No me voy a meter en la hipoteca. No me salen las cuentas, mis ingresos vienen y van como los caballitos del tiovivo. Lo he hablado con María y de momento estamos de acuerdo. El futuro dirá pero ahora hay que apurar el alquiler y ver cómo pasan los años, el niño, nuestros trabajos, si aguantan las presillas que sujetan el guardabarros del coche, si logramos optimizar el espacio de los armarios… Yo quiero que Pablo e Irene sean felices. Que sus hijos rían a carcajadas saltando a la piscina mientras sus padres apuran una lata de Steinburg  y se miran cómplices, con ojos llenos de ternura, con esa mirada de ciervo, profunda y oscura, acuosa y bella. Ternera crepitando sobre las brases. Un libro de César Rendueles abanicando la mesa con sus páginas. Diferente será escucharlos a partir de ahora hablar de “la gente”. Porque asomará una pícara sonrisa como diciendo: “Jí, la gente…”.

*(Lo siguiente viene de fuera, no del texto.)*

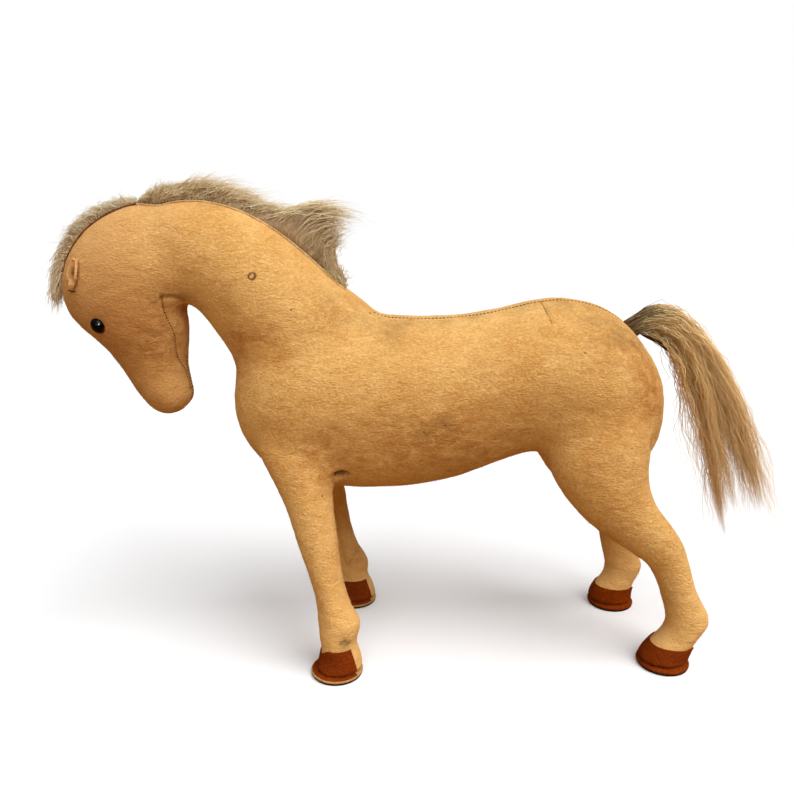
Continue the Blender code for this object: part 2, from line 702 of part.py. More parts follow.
def make_legs(trunk, trunk_room):
    """Four legs with their feet, and the wire that runs up each into the trunk."""
    hind_foot_x = CHEST_X + HIND_FOOT_X_SHARE * TRUNK_LENGTH
    fore_foot_x = CHEST_X + FORE_FOOT_X_SHARE * TRUNK_LENGTH
    for side_name, side in SIDES.items():
        fore_foot = Vector((fore_foot_x, FORE_FEET_SHIFT + side * FORE_FOOT_HALF_SPREAD, 0))
        hind_foot = Vector((hind_foot_x, side * HIND_FOOT_HALF_SPREAD, 0))
        fore = leg_sections(
            FORE_LEG_SHARES, fore_foot, side * FORE_LEG_TOP_HALF_SPREAD,
            FORE_LEG_THICKNESS, BELLY_HEIGHT + FORE_LEG_REACH, FORE_STANCES[side_name],
        )
        hind = leg_sections(
            HIND_LEG_SHARES, hind_foot, side * HIND_LEG_TOP_HALF_SPREAD,
            HIND_LEG_THICKNESS, BELLY_HEIGHT + HIND_LEG_REACH, HIND_STANCES[side_name],
        )
        make_leg(f"fore_{side_name}", fore, side, trunk, trunk_room)
        make_leg(f"hind_{side_name}", hind, side, trunk, trunk_room)


def make_leg(place_name, sections, side, trunk, trunk_room):
    """One stuffed leg, cut flat at the foot and by the trunk at its top, and bored."""
    name = f"leg_{place_name}"
    leg = round_cage(add_piece(name, cage_mesh(name, sections, LEG_SIDES), "golden_felt"))
    shape_with(leg, trunk_room)
    wire_start = make_foot(name, leg, sections, place_name)
    centres = middles(sections)[2:]
    beside_spine = side * (SPINE_WIRE_RADIUS + LEG_WIRE_RADIUS + WIRE_CLEARANCE)
    meeting = Vector((centres[-1].x, beside_spine, SPINE_Z))
    route = [wire_start, *centres, meeting, meeting + Vector((WIRE_OVERLAP, 0, 0))]
    add_piece(f"leg_wire_{place_name}", tube_mesh("wire", route, LEG_WIRE_RADIUS), "steel_wire")
    bore = tube_mesh("bore", longer(route, WIRE_CLEARANCE), LEG_WIRE_RADIUS + WIRE_CLEARANCE)
    bore_guide = add_guide(f"{name}_bore", bore)
    shape_with(leg, bore_guide)
    shape_with(trunk, bore_guide)


def make_spine(trunk, neck, head):
    """One wire from the skull through the neck to the rump, and its bore."""
    skull = Vector((SKULL_X, 0, POLL_Z - EAR_BASE_Z_SHARE * HEAD_LENGTH))
    neck_line = middles(neck_sections())
    rump = Vector((CHEST_X + SPINE_END_X_SHARE * TRUNK_LENGTH, 0, SPINE_Z))
    shoulder = Vector((WITHERS_X, 0, SPINE_Z))
    route = [skull, *reversed(neck_line[:-1]), shoulder, rump]
    add_piece("spine_wire", tube_mesh("wire", route, SPINE_WIRE_RADIUS), "steel_wire")
    bore = tube_mesh("bore", longer(route, WIRE_CLEARANCE), SPINE_WIRE_RADIUS + WIRE_CLEARANCE)
    bore_guide = add_guide("spine_bore", bore)
    for form in (trunk, neck, head):
        shape_with(form, bore_guide)


def lock_mesh(name, root, tip, thickness):
    """A lock of hair: a tapering oval form that leaves its root backwards and
    bends down to the tip along a cubic curve."""
    reach = tip - root
    leave = root + Vector((reach.x * LOCK_LEAVE_SHARE, 0, DOCK_RADIUS * LOCK_RISE_SHARE))
    arrive = tip - Vector((reach.x * LOCK_ARRIVE_SHARE, 0, reach.z * LOCK_DROP_SHARE))
    builder = bmesh.new()
    rings = []
    steps = len(LOCK_TAPER_SHARES) - 1
    for step, taper in enumerate(LOCK_TAPER_SHARES):
        t = step / steps
        blends = ((1 - t) ** 3, 3 * t * (1 - t) ** 2, 3 * t ** 2 * (1 - t), t ** 3)
        middle = sum((p * b for p, b in zip((root, leave, arrive, tip), blends)), Vector())
        slopes = ((1 - t) ** 2, 2 * t * (1 - t), t ** 2)
        along = sum((p * b for p, b in zip((leave - root, arrive - leave, tip - arrive), slopes)), Vector())
        out = along.cross(Vector((0, 1, 0))).normalized()
        ring = []
        for turn in np.linspace(0, 2 * math.pi, LOCK_SIDES, endpoint=False):
            arm = out * math.cos(turn) + Vector((0, LOCK_FLATNESS_SHARE * math.sin(turn), 0))
            ring.append(builder.verts.new(middle + arm * taper * thickness / 2))
        rings.append(ring)
    skin_rings(builder, rings)
    return finish_mesh(builder, name)


def make_tail(trunk):
    """Leather dock with a ball root that turns in the rump, and the hair behind it."""
    root, _ = skin_point(
        trunk, (CHEST_X + TRUNK_MIDDLE_X_SHARE * TRUNK_LENGTH, 0, TAIL_ROOT_Z), (1, 0, 0)
    )
    tilt = Vector((math.cos(DOCK_TILT), 0, math.sin(DOCK_TILT)))
    dock_end = root + tilt * DOCK_LENGTH
    dock = add_piece("tail_dock", ball_mesh("dock", root, ROOT_BALL_RADIUS), "dock_leather")
    dock_rod = rod_mesh("dock_rod", root, dock_end + tilt * DOCK_LENGTH, DOCK_RADIUS)
    shape_with(dock, add_guide("dock_rod", dock_rod), "UNION")
    room = TAIL_DROP + TAIL_REACH
    behind = box_mesh(
        "behind", (dock_end.x, -room, dock_end.z - room), (dock_end.x + room, room, dock_end.z + room)
    )
    shape_with(dock, add_guide("dock_end_cut", behind))
    socket = ball_mesh("socket", root, ROOT_BALL_RADIUS + GAP)
    shape_with(trunk, add_guide("tail_socket", socket))

    hair = None
    for number, (reach, drop, side, thickness) in enumerate(TAIL_LOCK_SHARES):
        hair_root = Vector((dock_end.x, 0, dock_end.z))
        tip = hair_root + Vector((reach * TAIL_REACH, side * TAIL_WIDTH / 2, -drop * TAIL_DROP))
        lock = lock_mesh("lock", hair_root, tip, thickness * TAIL_LOCK_THICKNESS)
        if hair is None:
            hair = add_piece("tail_hair", lock, "tail_hair")
        else:
            shape_with(hair, add_guide(f"tail_lock_{number}", lock), "UNION")
    before = box_mesh(
        "before",
        (dock_end.x - room, -room, dock_end.z - room),
        (dock_end.x + GAP, room, dock_end.z + room),
    )
    shape_with(hair, add_guide("hair_root_cut", before))


def outline_walk(points):
    """A function from a share of an outline's length to the place and direction there."""
    points = np.array(points)
    steps = np.linalg.norm(np.diff(points, axis=0), axis=1)
    lengths = np.concatenate(([0.0], np.cumsum(steps)))

    def walk(share):
        reach = share * lengths[-1]
        place = Vector([np.interp(reach, lengths, points[:, axis]) for axis in range(3)])
        step = lengths[-1] / len(points) / 2
        ahead = Vector([np.interp(reach + step, lengths, points[:, axis]) for axis in range(3)])
        back = Vector([np.interp(reach - step, lengths, points[:, axis]) for axis in range(3)])
        return place, (ahead - back).normalized()

    return walk


def hair_strip_mesh(name, walk, tufts, height, width, upwards):
    """A strip of hair along an outline: a wedge at each tuft, lower between tufts."""
    stations = []
    for here, after in zip(tufts, tufts[1:]):
        stations.append(here)
        middle = tuple((a + b) / 2 for a, b in zip(here, after))
        stations.append((middle[0], middle[1] * TUFT_DIP_SHARE, middle[2]))
    stations.append(tufts[-1])
    builder = bmesh.new()
    rings = []
    for place_share, tall, lean in stations:
        place, along = walk(place_share)
        out = Vector((-along.z, 0, along.x)) * upwards
        tip = place + out * tall * height + along * lean * height
        knee = place + (tip - place) * HAIR_KNEE_SHARE
        base = place - out * HAIR_ROOT_DEPTH
        ring = []
        for middle, breadth in ((base, 1), (knee, 1), (tip, HAIR_TIP_WIDTH_SHARE)):
            ring.append(builder.verts.new(middle - Vector((0, breadth * width / 2, 0))))
        for middle, breadth in ((tip, HAIR_TIP_WIDTH_SHARE), (knee, 1), (base, 1)):
            ring.append(builder.verts.new(middle + Vector((0, breadth * width / 2, 0))))
        rings.append(ring)
    skin_rings(builder, rings)
    return finish_mesh(builder, name)


def make_hair(rooms):
    """Mane along the crest and forelock down the brow, each cut by what carries it."""
    crest = [section[0] for section in neck_sections()]
    brow = [section[0] for section in head_sections()]
    first, last = MANE_SECTIONS
    mane_line = crest[first:last - 1:-1]
    mane = hair_strip_mesh(
        "mane", outline_walk(mane_line), MANE_TUFT_SHARES, MANE_HEIGHT, MANE_WIDTH, 1
    )
    first, last = FORELOCK_SECTIONS
    brow_line = brow[first:last + 1]
    forelock = hair_strip_mesh(
        "forelock", outline_walk(brow_line), FORELOCK_TUFT_SHARES, FORELOCK_HEIGHT, FORELOCK_WIDTH, -1
    )
    for name, mesh in (("mane", mane), ("forelock", forelock)):
        hair = add_piece(name, mesh, "mane_hair")
        for room in rooms:
            shape_with(hair, room)


def main():
    """Make the horse, larger forms first."""
    trunk, trunk_room = make_trunk()
    neck, neck_room = make_neck(trunk_room)
    head, head_room = make_head()
    make_tail(trunk)
    make_eyes(head)
    make_ears(head)
    shape_with(head, neck_room)
    make_hair((trunk_room, neck_room, head_room))
    make_legs(trunk, trunk_room)
    make_spine(trunk, neck, head)


for leftover in list(bpy.data.objects):
    bpy.data.objects.remove(leftover, do_unlink=True)
PIECES = make_collection("stuffed_horse")
GUIDES = make_collection("cutters")
main()
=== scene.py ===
"""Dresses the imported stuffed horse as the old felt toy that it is: a golden felt cover
over firm wood wool, brown felt hooves, glass eyes, and real hair for mane and tail."""

import math

import bmesh
import bpy
import numpy as np
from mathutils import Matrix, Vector
from mathutils.bvhtree import BVHTree


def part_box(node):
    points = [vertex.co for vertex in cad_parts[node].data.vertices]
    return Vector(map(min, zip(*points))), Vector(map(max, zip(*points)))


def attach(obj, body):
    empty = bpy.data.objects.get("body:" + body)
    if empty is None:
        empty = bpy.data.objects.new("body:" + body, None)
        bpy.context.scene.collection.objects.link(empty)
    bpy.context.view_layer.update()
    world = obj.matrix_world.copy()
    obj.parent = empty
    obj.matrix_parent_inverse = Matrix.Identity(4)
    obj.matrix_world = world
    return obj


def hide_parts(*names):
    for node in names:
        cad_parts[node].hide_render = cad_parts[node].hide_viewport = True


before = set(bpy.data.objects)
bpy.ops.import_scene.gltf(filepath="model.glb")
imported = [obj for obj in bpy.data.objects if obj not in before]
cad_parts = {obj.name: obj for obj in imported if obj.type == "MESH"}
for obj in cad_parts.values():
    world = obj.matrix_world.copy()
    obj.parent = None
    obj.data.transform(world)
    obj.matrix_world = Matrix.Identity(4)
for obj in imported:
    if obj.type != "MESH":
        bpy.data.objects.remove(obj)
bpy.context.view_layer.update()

# Camera. It stands where the photograph was taken from, at the horse's left side and a
# little above its back. It comes first, because seams and marks are placed by what it
# sees.
PHOTO_SIDE = 794                      # pixels
FOCAL_LENGTH = 700                    # pixels
SENSOR_WIDTH = 36                     # mm
CAMERA_PLACE = np.array((-0.0124, -0.3476, 0.2200))
CAMERA_TILT = math.radians(13.96)     # downwards

camera_data = bpy.data.cameras.new("camera")
camera_data.sensor_width = SENSOR_WIDTH
camera_data.lens = SENSOR_WIDTH * FOCAL_LENGTH / PHOTO_SIDE
camera_data.clip_start = 0.01


def put_in_scene(name, data):
    """A new object of the scene with its data."""
    made = bpy.data.objects.new(name, data)
    bpy.context.scene.collection.objects.link(made)
    return made


camera = put_in_scene("camera", camera_data)
camera.location = CAMERA_PLACE
camera.rotation_euler = (math.pi / 2 - CAMERA_TILT, 0, 0)
bpy.context.scene.camera = camera


def sight_lines(pixels):
    """Directions from the camera through pixels of the photograph: straight ahead,
    plus the pixel's offset from the middle over the focal length, right and down."""
    across, down = (np.array(pixels, float).T - PHOTO_SIDE / 2) / FOCAL_LENGTH
    ahead = np.array((0, math.cos(CAMERA_TILT), -math.sin(CAMERA_TILT)))
    up = np.array((0, math.sin(CAMERA_TILT), math.cos(CAMERA_TILT)))
    lines = ahead + across[:, None] * np.array((1, 0, 0)) - down[:, None] * up
    return lines / np.linalg.norm(lines, axis=1)[:, None]


# Felt cover. One skin of woollen felt, cut as two sides and a gusset, sewn, and packed
# hard with wood wool. It swells and tapers over the trunk, neck, head and legs.
# The stuffed forms are given as sections: two outline points and a width.
BELLY_HEIGHT = 0.0885
CHEST_X = -0.0957
TRUNK_LENGTH, TRUNK_DEPTH, TRUNK_WIDTH = 0.2203, 0.0870, 0.0660
NECK_REACH, NECK_RISE, NECK_WIDTH = 0.0900, 0.0455, 0.0480
HEAD_LENGTH, HEAD_DEPTH, HEAD_WIDTH = 0.1060, 0.0600, 0.0400
FORE_LEG_HEIGHT, HIND_LEG_HEIGHT = BELLY_HEIGHT + 0.0400, BELLY_HEIGHT + 0.0480
FORE_LEG_THICKNESS, HIND_LEG_THICKNESS = 0.0180, 0.0190
FORE_LEG_TOP_HALF_SPREAD, HIND_LEG_TOP_HALF_SPREAD = 0.0140, 0.0150
WITHERS_X = CHEST_X + 0.282 * TRUNK_LENGTH
WITHERS_Z = BELLY_HEIGHT + 1.120 * TRUNK_DEPTH
POLL_Z = WITHERS_Z + NECK_RISE
THROAT_X = WITHERS_X - 0.926 * NECK_REACH
FORE_FOOT_X = CHEST_X + 0.240 * TRUNK_LENGTH
HIND_FOOT_X = CHEST_X + TRUNK_LENGTH
# Foot of each leg: x, y, how far it stands ahead, the share of the leg's height over
# which that fades out, and how far the leg bows ahead below there
FORE_FEET = {
    "left": (FORE_FOOT_X, -0.0373, 0.0, 0.22, 0.0),
    "right": (FORE_FOOT_X, 0.0333, -0.0045, 0.22, 0.0),
}
HIND_FEET = {
    "left": (HIND_FOOT_X, -0.0300, 0.0, 0.58, 0.0),
    "right": (HIND_FOOT_X, 0.0300, 0.0080, 0.58, 0.0080),
}
SIDES = {"left": -1, "right": 1}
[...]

Se vende un tercero en Miralbaida. Mis padres no dan un ruido. Mi tío tampoco. Tiene dos perrillas, pero ladran poco. El parque de enfrente está muy bien. Llegan dos autobuses, el ocho y el cuatro. En el Diego se come bien y siempre dan fútbol. El Hipercor está a un paso. Me cuentan que el Churruca es buen colegio y el López-Neyra un instituto que ni os digo. Por 110000 euros es vuestro. Una quinta parte de lo que cuesta el refugio sentimental de Irene y Pablo. Y digo más, vicheando en Fotocasa, he visto que los hay hasta por 90000 en la misma zona. Son pisos recogidos, pero duros. No muy fríos, no muy calurosos. Sobrevivimos muchos años con el ventilador y ni tan mal. Me he criado en uno. Sé de lo que hablo. A ver, no es la mansión pequeñoburguesa de los Montero Iglesias, pero la socialdemocracia es un poco esto: ser felices con lo que tenemos, adaptarnos a la vida como los culos a las sillas de las casetas, no decir a los demás de qué tienen que privarse y envidiar mencheviquemente lo que los revolucionarios, seres de luz, sí que pueden permitirse.